My name is Middleman. But don’t let the name fool you. These guys make sure that’s not my job in this band. I work with two very strong male personalities and though at times they butt heads, they’re very sensitive to the fact that I will NOT be the tie-breaker. Unless of course, I have my own distinctive opinion about the issue at hand. And then, of course, majority rules and we all go MY way.
I remember my first recording session in Nashville. I had written an uptempo song that I thought was a smash and as I was directing the band, the piano player/band leader said “You know, this is really a ballad.” I said, “Oh, no, this is definitely an uptempo song…” to which my publisher said “Georgia, you’re new to Nashville. These guys have been doing this for a long time. I would listen to them. If they think it’s a ballad, you might want to record it that way.” I was stunned. I was the writer of the song, was sure I knew how I wanted it to be recorded and yet these two men who had been working in the Nashville music business for way longer than I had, told me “No, that’s NOT how it should be.” And I was too intimidated to speak up for myself. We recorded the song as a ballad and once it was done, I put it away in a drawer never to listen to again. Until fifteen years later, when I made enough money to buy back the rights to that damn song so I could record it again one day MY way.
Business is about compromise and it was an invaluable lesson I learned that day: Never work with people who don’t value your opinion. Just don’t do it. When I finally started getting more experience in Nashville, I started feeling more confident about how to express myself and I saw how important it was to surround myself with people I trust and who trust me at work. Life is too short. I am always interested in someone else’s perspective if they feel passionate about something but when it comes down to the final decision, it should be the writer who decides the final vote. He/she is the creator, he/she knows how it should go.

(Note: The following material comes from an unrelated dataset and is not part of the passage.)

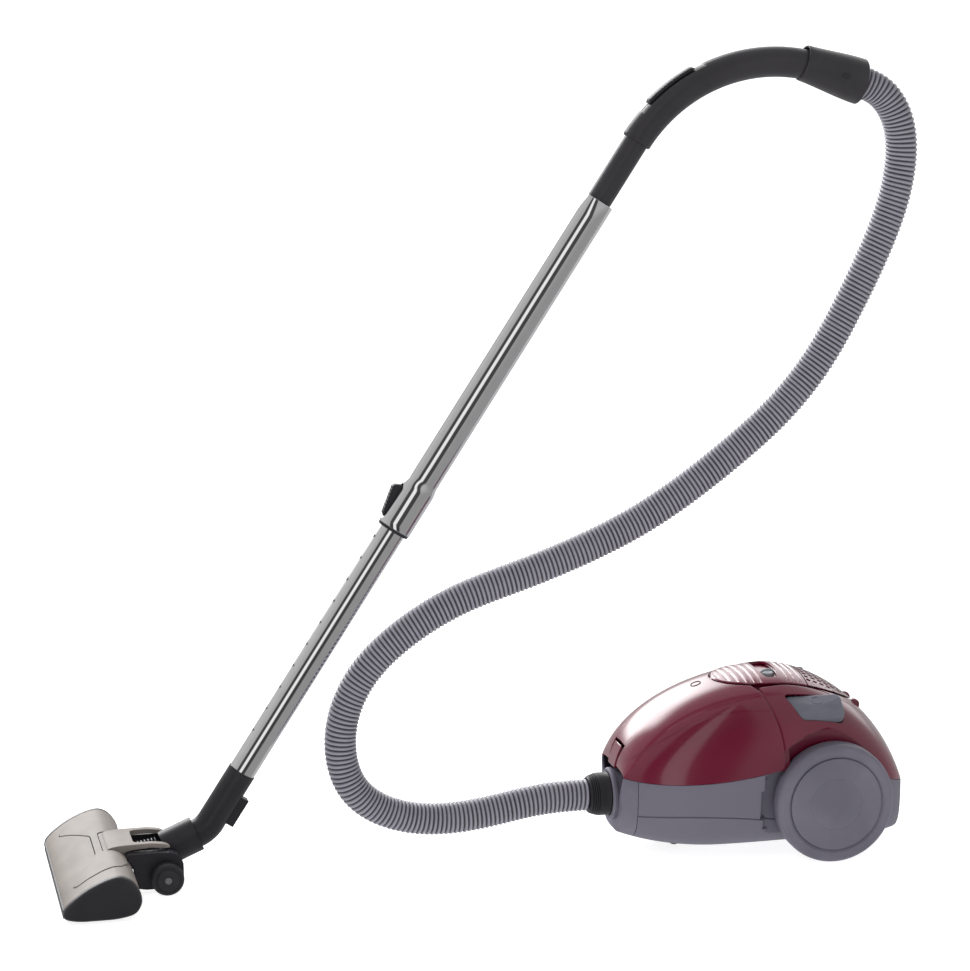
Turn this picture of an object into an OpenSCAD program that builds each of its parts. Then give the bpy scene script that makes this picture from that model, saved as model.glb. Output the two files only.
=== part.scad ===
// Canister vacuum cleaner with telescopic wand, curved grip, hose and floor head.
// Millimetres, +Z up, +X from the floor head towards the canister, floor at z = 0.
// Origin on the floor, in the middle of the length of the whole machine.

/* [Canister] */
// length of the canister body
can_l = 350; // [325:5:420]
// height of the canister's crest above the floor
can_h = 216; // [205:1:250]
// width of the canister body between the wheels' fronts
can_w = 208; // [196:2:250]
// wall thickness of the plastic shells
wall = 2.5; // [2:0.5:3]
// diameter of the big rear wheels
wheel_d = 146; // [130:2:160]
// width of a rear wheel
wheel_w = 24; // [18:1:28]
// gap between neighbouring shells
seam = 0.6; // [0.4:0.1:1]

/* [Wand] */
// distance from the floor head's axle to the canister's nose
stance = 549; // [530:1:640]
// slope of the wand above the floor
wand_angle = 57; // [54:1:60]
// distance along the wand from its bend to the mouth of the upper tube
wand_l = 870; // [850:5:950]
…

So what do you do when there are three writers on a song and all three have a different idea of how things should roll? Such are the dilemmas of Blue Sky Riders. What’s interesting to me about this band is that I feel truly respected here and when I have an opinion, I speak up and feel I am heard. Sometimes I side with Gary; sometimes with Kenny. Sometimes I have a third point of view. But because this band is rooted in respect for one another, we simply talk it through before that pit in our stomach turns into a full-grown stress bomb. Sometimes I forget that and hold it in. I’ll wake up with that sick feeling in my belly because I DIDN’T say anything and I’m always amazed to find out that I’m not the only one with that feeling. We three are very much in sync with each other and I’m learning with age that you HAVE to speak up. Again, life is too short. And once you do, you find out all kinds of neat things, like “Wow. I felt the exact same way but didn’t know how to bring that up.” It’s amazing what gets accomplished when people actually sit down and say the hard stuff.